Yoko Ono, Sean Lennon tour Pa. gas drilling sites
Yoko Ono, left, and her son Sean Lennon chat aboard a bus on the way to visit fracking sites in Pennsylvania Thursday, Jan. 17, 2013. They are touring natural-gas drilling sites in northeastern Pennsylvania and visiting with residents who say they've been harmed by the controversial extraction process known as fracking. (AP Photo/Richard Drew)
MONTROSE, Pa. (AP) — Yoko Ono, Sean Lennon and Susan Sarandon spoke out against fracking Thursday during a tour of natural-gas drilling sites in northeastern Pennsylvania, warning about what they view as the danger to air, water and human health.
The celebrities boarded a tour bus in New York City and headed to rural Susquehanna County to see gas wells, compressor stations and other evidence of the Marcellus Shale drilling boom, and to visit with residents who say they have been negatively impacted by drilling.
Tom Shepstone of Energy In Depth, an industry group, trailed the sleek silver Mercedes tour bus — which had trouble negotiating an icy hill at one point and had to creep back down — and declared the celebrity visit to be a publicity stunt.
Yoko Ono, left, and her son Sean Lennon visit a fracking site in Franklin Forks, Pa, Thursday, Jan. 17, 2013. They are on a bus tour of natural-gas drilling sites in northeastern Pennsylvania and plan to visit with residents who say they've been harmed by the controversial extraction process known as fracking.(AP Photo/Richard Drew)
"They don't pay mortgages here, they don't have to get jobs here, they don't have to pay taxes here, they don't have to support their families here. They just come up here to pick on this area and use it as part of their trendy cause," he said.

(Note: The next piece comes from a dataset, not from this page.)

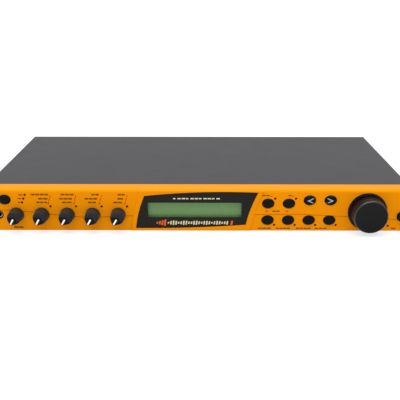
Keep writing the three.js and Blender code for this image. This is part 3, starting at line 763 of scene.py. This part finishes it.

Ono and her son formed a group called "Artists Against Fracking" to oppose drilling in New York state, where they own a farm and where drilling and hydraulic fracturing have been on hold for several years while officials there develop regulations for the industry. Local anti-drilling activists led Thursday's tour in Pennsylvania, where thousands of wells have been drilled and fracked in recent years.
At one well pad, Lennon guided his 79-year-old mother over mud and ice so they could get a better look.